A neat and tidy cycle that I could not talk about with anyone except my other grandfather, Henry. I used to think I had a good grandfather and a bad grandfather. In any case, Grandpa Henry knew the feeling of living among outsiders, the educated a few rungs up the ladder of class, and sticking out even though you want not to be noticed at all, even when being noticed for something is part of what got you ahead in the first place. Aspiration is somehow lauded and clawed at. “Just smile and be yourself, kid,” he’d sooth, when I’d tell him how I felt. “Grandpa, but I feel like I don’t belong,” I’d go on, meaning first to the hallowed halls of my university—but it’s not time for the relief of his faith in me just yet. Soon enough we’ll be sipping on whiskey and ginger ale and sharing stories with him under the scuppernong vine. We are still in Myrtle Beach at the moment, and he is a four-hour drive away.

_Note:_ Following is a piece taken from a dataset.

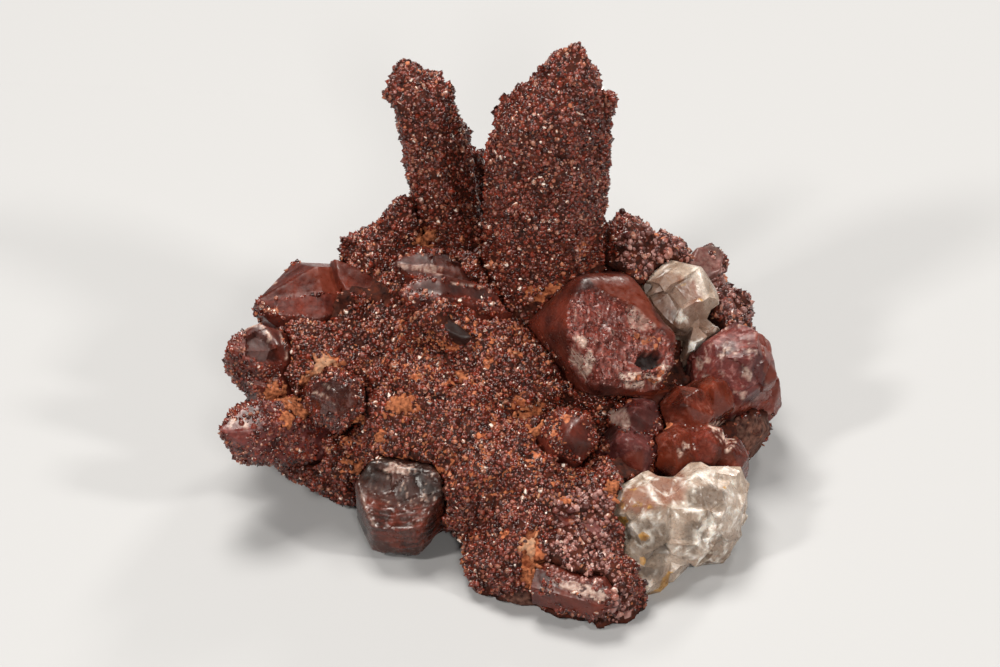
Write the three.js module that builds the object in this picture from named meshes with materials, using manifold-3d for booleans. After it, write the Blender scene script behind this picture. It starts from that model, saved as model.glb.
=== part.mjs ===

Why on earth did Nana marry Granddaddy? When did he go from a shy kid taking his girl on spins around the old Ferris wheel to chasing his grandchildren down a hallway with a baseball bat? His own father, that old moonshiner Harvey, was said to knock his boys around. Did Granddaddy catch or inherit from his father what he got beaten into him? Nearness to violence taints our imaginations, the images we acquire must have some power to influence our bodies to action, and it is the hardest of things to stop imagining the worst once your mind’s in motion. At a certain point, there is the choice to use this chain to hurt instead of breaking it. “Look at this,” Dad once said to me, as he passed his phone from his rocking chair to mine on a front porch many years into the future from my memory of that day at Nana’s house. He had a video going, of a friend of his, singing a song called “Hurt People Hurt People,” and I could see the hairs on Dad’s forearm standing up straight at the simplest of lines.